# What is required:
Look through the material and copy each line holding "finishes".

══════

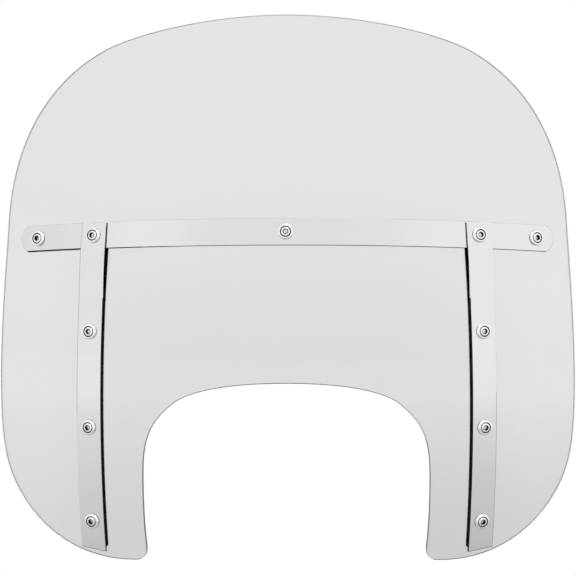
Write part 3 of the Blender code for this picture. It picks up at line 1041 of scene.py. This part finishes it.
def polished_steel():
    """Stainless strip polished lengthwise: fine grain, with slow changes of gloss."""
    recipe = Recipe("polished_steel")
    recipe.set(Metallic=1.0)
    flat = recipe.flat_place()
    grain = recipe.noise(recipe.stretched(flat, (14.0, 2600.0, 1.0)), 1.0, detail=3.0)
    cloud = recipe.noise(flat, 22.0, detail=3.0)
    recipe.feed(recipe.blend(cloud, (0.79, 0.79, 0.785), (0.84, 0.84, 0.835)), "Base Color")
    gloss = recipe.math(
        "ADD", recipe.spread(grain, 0.12, 0.16), recipe.spread(cloud, -0.02, 0.03)
    )
    recipe.feed(gloss, "Roughness")
    recipe.feed(recipe.bump(grain, 0.05, 0.00003), "Normal")
    return recipe.material


def dark_sides_and_painted_shade():
    """Black on the strips' cut sides, and painted shade on their front rims, round screw heads,
    in sockets and cup washers.
    """
    recipe = Recipe("dark_sides_and_painted_shade")
    marks = recipe.noise(recipe.place(), 700.0, detail=3.0)
    recipe.set(Specular_IOR_Level=0.08)
    recipe.feed(recipe.blend(marks, (0.006, 0.006, 0.006), (0.018, 0.018, 0.018)), "Base Color")
    recipe.feed(recipe.spread(marks, 0.45, 0.65), "Roughness")
    recipe.feed(recipe.bump(marks, 0.3, 0.00005), "Normal")
    return recipe.material


def chrome():
    """Bright plate with faint handling marks."""
    recipe = Recipe("chrome")
    recipe.set(Metallic=1.0)
    place = recipe.place()
    smear = recipe.noise(place, 260.0, detail=4.0)
    pits = recipe.noise(place, 2400.0, detail=2.0)
    recipe.feed(recipe.blend(smear, (0.93, 0.93, 0.94), (0.98, 0.98, 0.98)), "Base Color")
    recipe.feed(recipe.spread(smear, 0.05, 0.14), "Roughness")
    recipe.feed(recipe.bump(pits, 0.05, 0.00003), "Normal")
    return recipe.material


def socket_steel():
    """Floor of a screw's socket, duller than the head, and darker grey as painted shade of the
    recess.
    """
    recipe = Recipe("socket_steel")
    recipe.set(Metallic=1.0)
    marks = recipe.noise(recipe.place(), 1500.0, detail=3.0)
    recipe.feed(recipe.blend(marks, (0.66, 0.66, 0.66), (0.78, 0.78, 0.77)), "Base Color")
    recipe.feed(recipe.spread(marks, 0.08, 0.18), "Roughness")
    recipe.feed(recipe.bump(marks, 0.2, 0.00004), "Normal")
    return recipe.material


def black_steel():
    """Satin black powder coat with its orange peel."""
    recipe = Recipe("black_steel")
    place = recipe.place()
    peel = recipe.noise(place, 900.0, detail=2.0)
    wear = recipe.noise(place, 60.0, detail=5.0)
    recipe.feed(recipe.blend(wear, (0.010, 0.010, 0.010), (0.022, 0.022, 0.022)), "Base Color")
    recipe.feed(recipe.spread(wear, 0.36, 0.5), "Roughness")
    recipe.feed(recipe.bump(peel, 0.25, 0.0001), "Normal")
    return recipe.material


def gasket_rubber():
    """Matt black rubber with a fine moulded grain."""
    recipe = Recipe("gasket_rubber")
    recipe.set(Specular_IOR_Level=0.15)
    place = recipe.place()
    grain = recipe.noise(place, 1800.0, detail=3.0)
    dust = recipe.noise(place, 45.0, detail=5.0)
    recipe.feed(recipe.blend(dust, (0.006, 0.006, 0.006), (0.016, 0.016, 0.016)), "Base Color")
    recipe.feed(recipe.spread(dust, 0.7, 0.9), "Roughness")
    recipe.feed(recipe.bump(grain, 0.3, 0.00008), "Normal")
    return recipe.material


def nylon():
    """Natural nylon, slightly mottled."""
    recipe = Recipe("nylon")
    place = recipe.place()
    mottle = recipe.noise(place, 300.0, detail=4.0)
    recipe.feed(recipe.blend(mottle, (0.70, 0.69, 0.65), (0.78, 0.77, 0.73)), "Base Color")
    recipe.feed(recipe.spread(mottle, 0.4, 0.55), "Roughness")
    recipe.feed(recipe.bump(mottle, 0.1, 0.0001), "Normal")
    return recipe.material


# ---- studio ----


def make_world():
    """Even white surroundings, a little dimmer straight in front and far to the left."""
    world = bpy.data.worlds.new("studio")
    bpy.context.scene.world = world
    world.use_nodes = True
    nodes = Nodes(world.node_tree)
    background = nodes.tree.nodes["Background"]
    side, back, _ = nodes.parts(nodes.node("ShaderNodeTexCoord").outputs["Generated"])
    general = nodes.spread(back, FRONT_LIGHT, BACK_LIGHT, *FRONT_TO_BACK, "SMOOTHSTEP")
    front = nodes.spread(back, 1.0 - FRONT_DIP, 1.0, *FRONT_DIP_EDGE, "SMOOTHSTEP")
    left = nodes.spread(side, 1.0 - LEFT_DIP, 1.0, *LEFT_DIP_EDGE, "SMOOTHSTEP")
    strength = nodes.math("MULTIPLY", general, nodes.math("MULTIPLY", front, left))
    nodes.tree.links.new(strength, background.inputs["Strength"])
    background.inputs["Color"].default_value = (1, 1, 1, 1)


def make_floor():
    """A pale floor some way below, matt in front and fading to plain white behind, with painted
    shade greying it round the object.
    """
    mesh = bpy.data.meshes.new("floor")
    level = cad_low.z - FLOOR_DROP
    signs = ((-1, -1), (1, -1), (1, 1), (-1, 1))
    corners = [(x * FLOOR_REACH, y * FLOOR_REACH, level) for x, y in signs]
    mesh.from_pydata(corners, [], [(0, 1, 2, 3)])
    floor = bpy.data.objects.new("floor", mesh)
    bpy.context.scene.collection.objects.link(floor)
    paint = Recipe("pale_floor")
    place = paint.place()
    side, back, _ = paint.parts(place)
    distance = paint.node("ShaderNodeVectorMath", {0: place}, operation="LENGTH")
    closeness = paint.math("DIVIDE", 1.0, distance.outputs["Value"])
    # painted shade: the floor greys towards the object, and more so to its right
    far = paint.spread(closeness, 1.0, FLOOR_FAR_PAINTED_SHADE, *FAR_CLOSENESS, "SMOOTHSTEP")
    near = paint.spread(closeness, 1.0, FLOOR_NEAR_PAINTED_SHADE, *NEAR_CLOSENESS)
    grey = paint.math("MULTIPLY", far, near)
    to_right = paint.spread(side, 0.0, 1.0, *RIGHT_PLACES, "SMOOTHSTEP")
    close_by = paint.spread(closeness, 0.0, 1.0, *RIGHT_CLOSENESS)
    near_right = paint.math("MULTIPLY", to_right, close_by)
    grey = paint.math("MULTIPLY", grey, paint.spread(near_right, 1.0, FLOOR_RIGHT_PAINTED_SHADE, 0.0, 1.0))
    matt = paint.spread(back, 1.0, 0.0, *MATT_TO_WHITE, "SMOOTHSTEP")
    glow = paint.spread(back, 0.0, BACK_LIGHT, *MATT_TO_WHITE, "SMOOTHSTEP")
    grey = paint.math("MULTIPLY", grey, matt)
    paint.feed(paint.colour(grey, grey, grey), "Base Color")
    paint.feed(glow, "Emission Strength")
    paint.set(Emission_Color=(1, 1, 1, 1), Roughness=0.8, Specular_IOR_Level=0.0)
    mesh.materials.append(paint.material)


def make_softbox():
    """One large softbox."""
    lamp = bpy.data.lights.new("front_softbox", "AREA")
    lamp.size = SOFTBOX_SIZE
    lamp.energy = SOFTBOX_POWER
    softbox = bpy.data.objects.new("front_softbox", lamp)
    softbox.location = SOFTBOX_PLACE
    softbox.rotation_mode = "QUATERNION"
    softbox.rotation_quaternion = (-SOFTBOX_PLACE).to_track_quat("-Z", "Y")
    bpy.context.scene.collection.objects.link(softbox)


def make_camera():
    """The camera, a little right of the front and above, aimed at the sheet's middle."""
    data = bpy.data.cameras.new("camera")
    data.sensor_width = CAMERA_SENSOR
    data.lens = CAMERA_LENS
    camera = bpy.data.objects.new("camera", data)
    bpy.context.scene.collection.objects.link(camera)
    back = Vector(
        (
            math.sin(CAMERA_TURN) * math.cos(CAMERA_ELEVATION),
            -math.cos(CAMERA_TURN) * math.cos(CAMERA_ELEVATION),
            math.sin(CAMERA_ELEVATION),
        )
    )
    camera.location = CAMERA_AIM + CAMERA_DISTANCE * back
    look = (-back).to_track_quat("-Z", "Y").to_matrix() @ Matrix.Rotation(-CAMERA_ROLL, 3, "Z")
    camera.rotation_mode = "QUATERNION"
    camera.rotation_quaternion = look.to_quaternion()
    bpy.context.scene.camera = camera


def main():
    bpy.context.scene.view_settings.view_transform = "Standard"
    finishes = {
        recipe.__name__: recipe()
        for recipe in (
            clear_sheet,
            cut_edge,
            polished_steel,
            dark_sides_and_painted_shade,
            chrome,
            socket_steel,
            black_steel,
            gasket_rubber,
            nylon,
        )
    }
    make_screen(finishes)
    make_crossbar(finishes)
    for side in (-1, 1):
        make_upright_strap(side, finishes)
        make_backing(side, finishes)
    make_fasteners(finishes)
    make_world()
    make_floor()
    make_softbox()
    make_camera()


main()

══════

# Exercise response:
Write part 3 of the Blender code for this picture. It picks up at line 1041 of scene.py. This part finishes it.
    finishes = {
    make_screen(finishes)
    make_crossbar(finishes)
        make_upright_strap(side, finishes)
        make_backing(side, finishes)
    make_fasteners(finishes)